For The Sake Of Heaven
Today, the first of the Hebrew month of Av marks the 70th anniversary of the Exodus—symbol of Jewish despair and helplessness in the face of an apathetic world.
Exodus, a packet steamer, carried 4,515 Jewish Holocaust survivors from France to Israel, then known as British Mandatory Palestine. Most of the emigrants had no legal immigration certificates and therefore were denied entry to Israel, their safe haven. After a few days of fighting the British by the shores of Israel, so close to rescue, so close to home, the British Royal Navy seized the ship and deported all its passengers back to Europe, the bloody soil from which they fled, their hopes dashed.
Today is also the first day of Av, the month known as the mourning period for the destruction of both our first and second temples. Today we begin the “nine days,” a period mourning that leads up to Tisha B’Av, the date on which we mark those desecrations. Our sages say that the second Temple was destroyed in the year 70 C.E. for sinat chinam, baseless hatred. The people of Israel were divided into sects, disputing one another, fighting against brothers.

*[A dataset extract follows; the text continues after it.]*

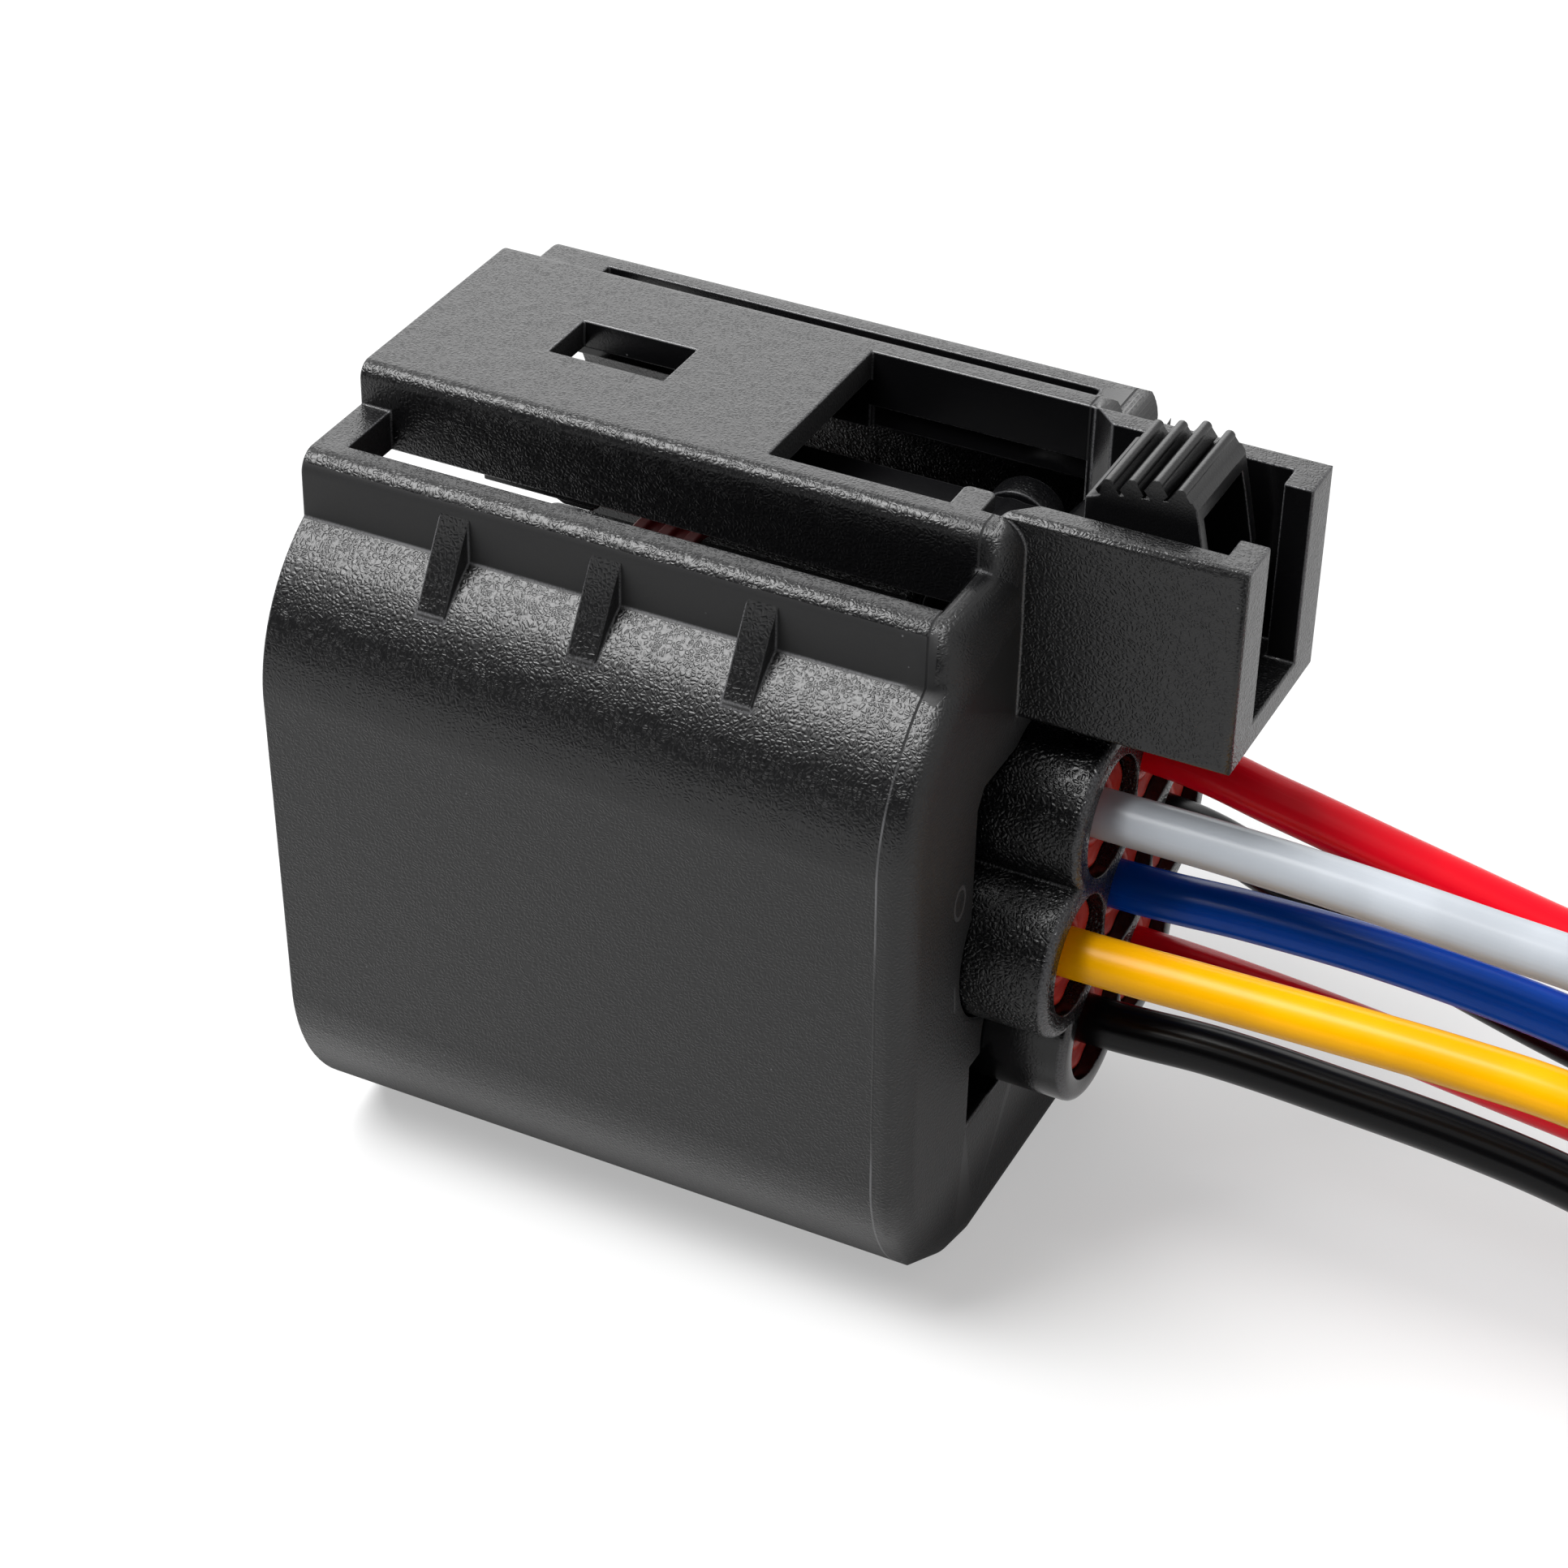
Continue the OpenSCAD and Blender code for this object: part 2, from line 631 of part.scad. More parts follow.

We now are blessed to have our own Jewish homeland. No Jew will ever be denied his or her birthright to enter the safety within Israel’s borders. We are proud of our Jewish sovereignty and its meaning to Jews worldwide, but we haven’t yet completed our mission.
No physical Temple is standing on top of Temple Mount. We lost our holiest place centuries ago due to animosity and malevolence, but with all of our achievements, we haven’t yet overcome our most important enemy—ourselves. As a people, we are fraught with internal disagreements and controversies. We cherish “arguments for the sake of heaven,” our Talmud is built on constructive disagreements, and we continue to relish a certain type of back-and-forth conflict. We take pride in our diversity and pluralism and most of the time see it as a force of strength.
Most of the time.
The Jewish world today is facing one of its most disturbing internal breaks. Just beneath the site where our holy Temple—once a proud symbol of unity—stood 2,000 years ago, a drama that drives our people apart plays out. Many in the Jewish world feel that diversity isn’t a blessing anymore, that their beliefs and interpretations of Jewish values are not accepted. That their right to celebrate Jewish life according to their will is denied at the Kotel, that remnant of our Temple.
But it is not only our own conflicts about this sacred space that tear at us. At the same Temple Mount, holiest place to Jews and Muslims, is a source of renewed conflict and bloodshed between Israelis and Palestinians. Ten days ago, on a Friday—the Muslims world’s day of rest and prayers—when the mount was packed with Muslim worshipers, an Arab Israeli terrorist murdered two Israeli border police. Israel’s reaction included strengthening the security measures at the Temple Mount, a decision that has led to renewed riots and tension.
A week later, on Friday evening, the sun set and Shabbat began. The Solomon family of the small village of Halamish was getting ready for the holiest day of the week. Tova lit Shabbat candles with her extended family, all gathered to celebrate the birth of a new grandson. She must have whispered her own private prayer, thanking God for her good fortune, surrounded by her growing family. She did not know that a vicious murderer was already on his way, planning to kill innocent people at their home. The 19-year-old Palestinian from a nearby village burst into the Solomon’s home armed with a large knife and began stabbing the family as they were enjoying their Shabbat eve meal. Yosef, 70, his daughter Chaya, 46, and his son Elad, 36, and father of five were killed immediately, leaving a white tablecloth stained forever with the color of hatred.
The second Temple was destroyed for baseless hatred; redemption will come upon us when we demonstrate baseless love, endless love. We must gather around this love, the ultimate force, to stand united and determined against our enemies, who have no respect toward their own sacred times and place, nor towards ours.
The beginning of a new month is a holiday. It is difficult to celebrate when another Jewish family has been destroyed. And yet, our ability to once again rise from our mourning with hope—hope for spiritual peace among ourselves and peace between us and our neighbors, is what has kept us going throughout our history.
May Yosef, Chaya and Elad be of a blessed memory, may we all be blessed with peace; and may this year’s Ninth of Av remind us our strength, values, and moral obligations.